Monthly Archives: January 2015

The Top 5 Recent Breakthroughs in Advanced Lung Cancer Treatment

Ross Camidge MD PHD ATOMICWe might need to look at our back catalogues for treatments we could retrospectively explore for effective predictive biomarkers with our more modern approaches. —D. Ross Camidge, MD, PhD

A countdown of the top 5 breakthrough therapies in the treatment of advanced lung cancer was presented by D. Ross Camidge, MD, PhD, at the 2014 Chicago Multidisciplinary Symposium in Thoracic Oncology. Dr. Camidge is Director, Thoracic Oncology Clinical and Clinical Research Programs, and Associate Director for Clinical Research, University of Colorado Comprehensive Cancer Center, Aurora. He is also the Director for the newly minted ATOMIC Lung Cancer Consortium. He chose the following molecular therapies as his top choices for illustrating what the future of Lung cancer treatment will involve:

#5. Crizotinib

Dr. Camidge chose crizotinib(Xalkori) as a breakthrough therapy “because of how it has exemplified the philosophy of one size does not fit all,” he said.

#4. Second-Generation ALK Inhibitors

The second-generation ALK inhibitors werechosen “not because of their impressive activity post-crizotinib, but because of their progress in accurately defining how we capture data on benefit in central nervous system (CNS) disease,” Dr.
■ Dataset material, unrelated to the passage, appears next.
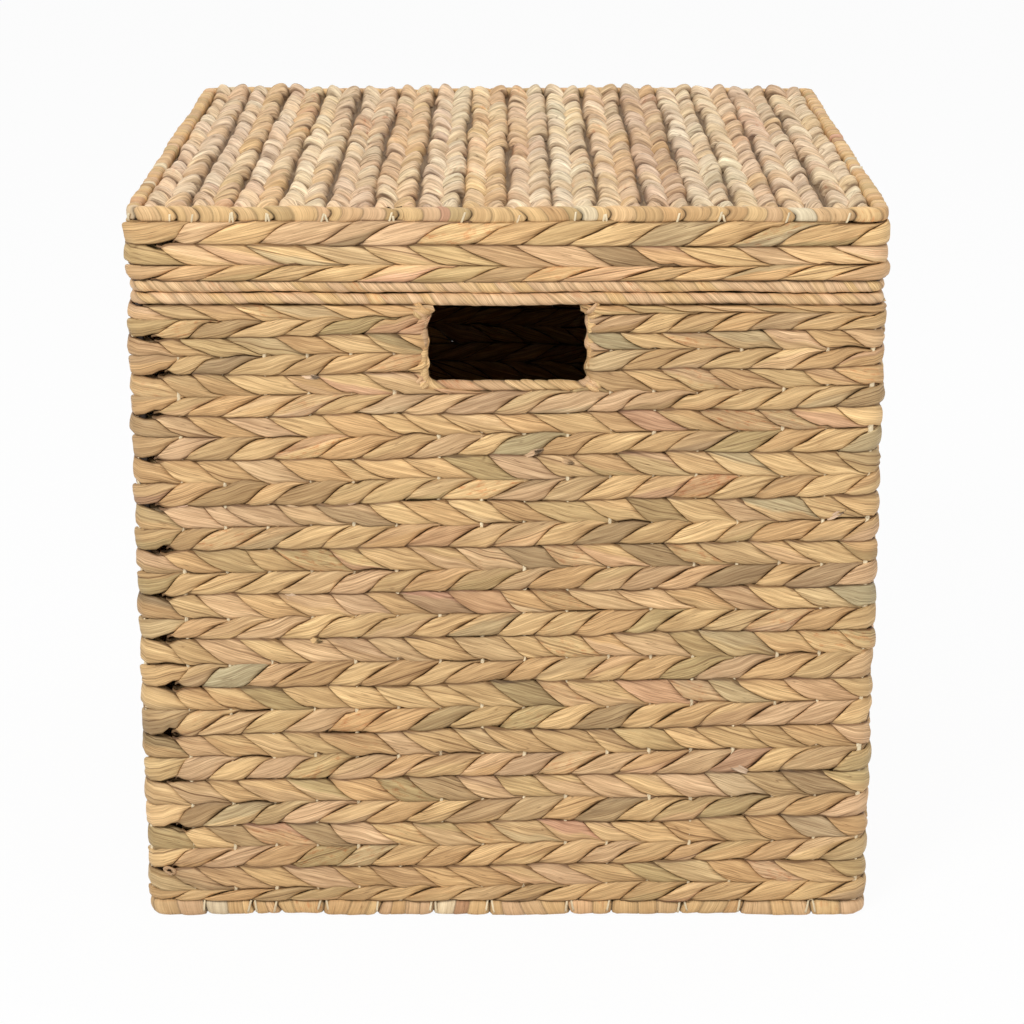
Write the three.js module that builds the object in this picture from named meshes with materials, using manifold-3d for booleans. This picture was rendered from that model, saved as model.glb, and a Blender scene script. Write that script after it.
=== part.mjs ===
// Woven storage trunk: a wire frame covered with twined leaf, and a lid hinged at the back.
// Millimetres, +Z up, the front face towards -Y, the origin under the middle of the base.

import * as THREE from 'three';
import { mergeVertices } from 'three/addons/utils/BufferGeometryUtils.js';
import Module from 'manifold-3d';

const wasm = await Module();
wasm.setup();

// Overall size: the closed trunk over its woven faces
const trunkWidth = 432;
const trunkDepth = 432;
const trunkHeight = 432;
const lidHeight = 49;

// Woven panels: twined rows stand proud as ribs on both faces
const wallThickness = 11;
const rowPitch = 13.1;
const rowRelief = 1.4;
const rowShoulder = 0.25;
const insideCornerRadius = 1;

// Leaf ropes wound on the frame's rods along the edges
const rimRopeDiameter = 7.2;
const topRopeDiameter = 8.4;
const baseEdgeWidth = 9.5;
const baseEdgeHeight = 9.5;
const baseEdgeChamfer = 2.4;
const baseRecess = 1.2;

// Wire frame
const rodDiameter = 4.4;

// Hand holes under the rim, one in the front and one in the back
const handHoleWidth = 91;
const handHoleHeight = 44;
const handRopeDiameter = 6.4;
const handRodDiameter = 3.2;
const handBendRadius = 7;

// Leaf straps that loop round both rims at the back and carry the lid
const hingeLoopWidth = 30;
const hingeLoopThickness = 1.6;
const hingeLoopInset = 96;
const hingeLoopSwing = 1.4;

// Gap between pieces that touch
const fit = 0.3;

// Smoothness
const ropeSides = 12;
const rodSides = 8;
const cornerSteps = 2;
const loopSteps = 10;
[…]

Camidge explained.

#3. Third-Generation EGFR Inhibitors

Dr. Camidge identified the third-generation EGFR inhibitors “because of what they are teaching us about understanding acquired resistance in order to effectively treat it,” he said.

#2. PD-1/PD-L1 Antagonists

Dr. Camidge singled out the inhibitors of programmed death receptor 1 (PD-1) and its ligand (PD-L1) as opening the door to immunotherapy but with the open question of whether they will really be a panacea or whether they have the potential to become a truly personalized medicine.

#1. Three Possible Future Breakthroughs

The number 1 spot was shared by three “mini-fantasies” about what future breakthroughs might be, based on the concepts of mining the past, intraoncogene heterogeneity, and affordable incremental benefit.

Explaining his interest in mining the past, Dr. Camidge said, “We have walked away from a large number of targeted agents because they didn’t work when given to otherwise unselected lung cancer populations. However, in almost all of these cases, no attempt at robustly exploring predictive biomarkers was conducted,” he noted.

“Consequently, the classes of drugs may not truly be ineffective, and there may have been evidence of hypersensitive subpopulations ripe for re-exploration,” he continued. “We might need to look at our back catalogues for treatments we could retrospectively explore for effective predictive biomarkers with our more modern approaches.”

As an example, he cited the class of drugs known as death receptor agonists. These drugs “which directly stimulate apoptosis and worked exceptionally well in various preclinical models, were all dropped when a series of randomized phase II studies adding these agents to first-line chemotherapy failed to show an advantage.” But the nonprogressors in the experimental arms approached 15% of the population in several of the studies, he said. “Unfortunately little or no tissue was collected in these studies so no predictive biomarkers could really be explored at the time.”

Dr. Camidge used KRAS as an example of intraoncogene heterogeneity. The most common mutation among adenocarcinomas of the lung, KRAS has been shown in preclinical and clinical studies to have tremendous heterogeneity. The trial design for the FAK inhibitor VS-6063 in KRAS-mutant lung cancer is “at least starting to address this heterogeneity by exploring its benefit in four KRAS-mutant cohorts that have also been characterized with regard to their INK4a and p53 status to see if these contexts alter the response to the drug, based on relevant preclinical data,” Dr. Camidge said.

To explain affordable incremental benefit, he cited the REVEL study, which looked at the addition of ramucirumab (Cyramza), an antibody against VEGFR2, to standard second-line docetaxel. “The addition of ramucirumab increased the response rate from 14% to 30% and the disease control rate from 53% to 64%, increased the progression free survival from 3.0 to 4.5 months, and increased the overall survival from 9.1 to 10.5 months,” Dr. Camidge reported.

“So with an unequivocally positive phase III study, adding a little to all major endpoints, we might want to be using this drug. But only if it, and drugs like it, are affordable, as one recurring problem has been in pricing a breakthrough as if it’s a game-changer and not just a way of offering a little incremental benefit to everyone.” If not affordable, “these minor breakthroughs will never be practical to use in the real world,” he said.

Disclosures: Dr. Camidge has received honoraria from Pfizer, Genentech/Roche, Clovis, Aria, and Eli Lilly.

Reference
Camidge DR: The top five most promising molecular therapies on the horizon. Chicago Multidisciplinary Symposium in Thoracic Oncology. Presented October 31, 2014.